** Your task **
From the listing below, copy every line with the word "that".

** Record set **

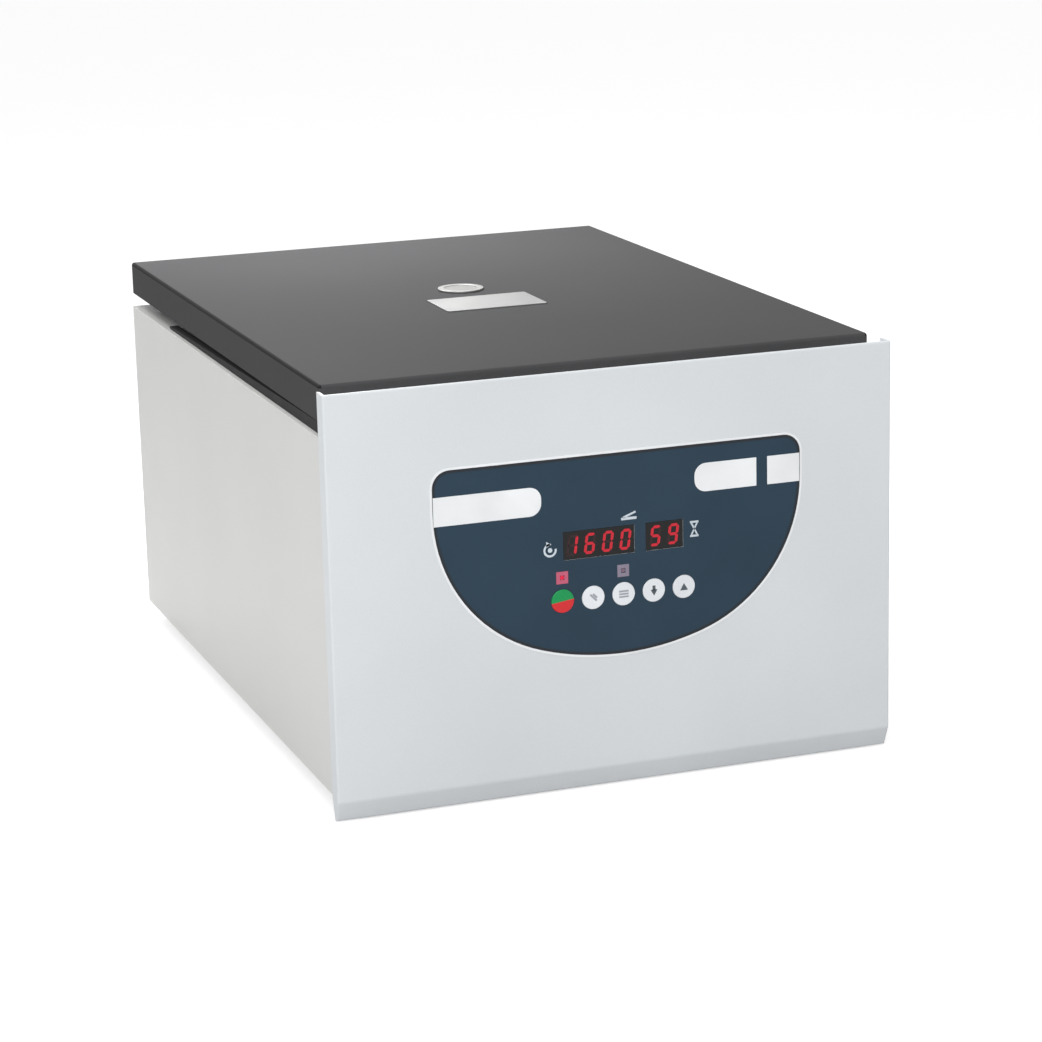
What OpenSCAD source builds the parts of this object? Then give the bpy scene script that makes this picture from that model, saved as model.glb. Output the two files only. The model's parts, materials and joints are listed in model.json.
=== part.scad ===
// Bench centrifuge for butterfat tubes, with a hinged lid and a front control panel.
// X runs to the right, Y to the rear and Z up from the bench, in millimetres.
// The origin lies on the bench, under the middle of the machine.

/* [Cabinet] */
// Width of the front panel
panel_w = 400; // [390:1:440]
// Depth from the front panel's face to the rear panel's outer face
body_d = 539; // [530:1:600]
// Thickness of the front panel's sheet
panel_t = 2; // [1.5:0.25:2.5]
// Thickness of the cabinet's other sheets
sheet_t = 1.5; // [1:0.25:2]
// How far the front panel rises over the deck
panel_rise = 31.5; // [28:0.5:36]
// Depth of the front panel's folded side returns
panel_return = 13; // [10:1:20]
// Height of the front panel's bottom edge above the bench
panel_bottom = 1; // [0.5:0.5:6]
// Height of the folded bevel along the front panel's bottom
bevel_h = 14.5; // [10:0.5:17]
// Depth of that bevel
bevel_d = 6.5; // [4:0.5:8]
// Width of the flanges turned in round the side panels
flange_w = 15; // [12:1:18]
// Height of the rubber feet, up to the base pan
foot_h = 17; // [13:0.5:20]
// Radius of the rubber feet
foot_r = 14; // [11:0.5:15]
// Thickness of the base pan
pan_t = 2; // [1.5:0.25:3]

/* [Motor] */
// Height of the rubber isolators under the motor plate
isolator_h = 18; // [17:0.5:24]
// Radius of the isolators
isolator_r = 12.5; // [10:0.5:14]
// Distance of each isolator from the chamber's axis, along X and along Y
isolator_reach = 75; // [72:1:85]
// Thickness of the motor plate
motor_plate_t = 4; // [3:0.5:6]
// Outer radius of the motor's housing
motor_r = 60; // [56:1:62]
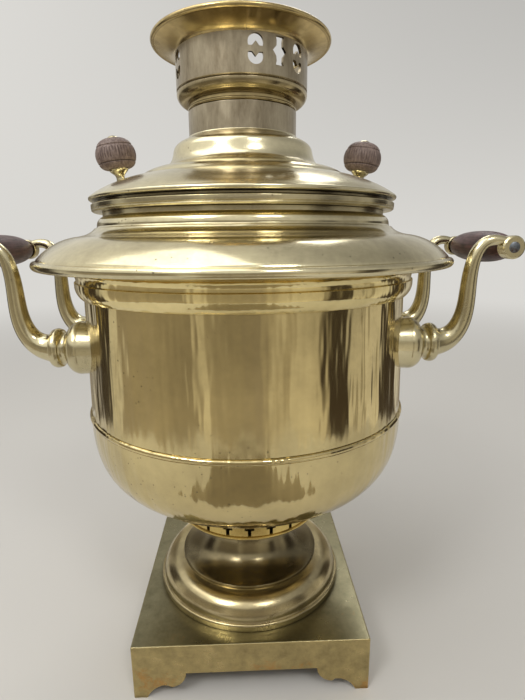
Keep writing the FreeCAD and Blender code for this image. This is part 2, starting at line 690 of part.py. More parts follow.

** Full answer **
What OpenSCAD source builds the parts of this object? Then give the bpy scene script that makes this picture from that model, saved as model.glb. Output the two files only. The model's parts, materials and joints are listed in model.json.
// Depth of that bevel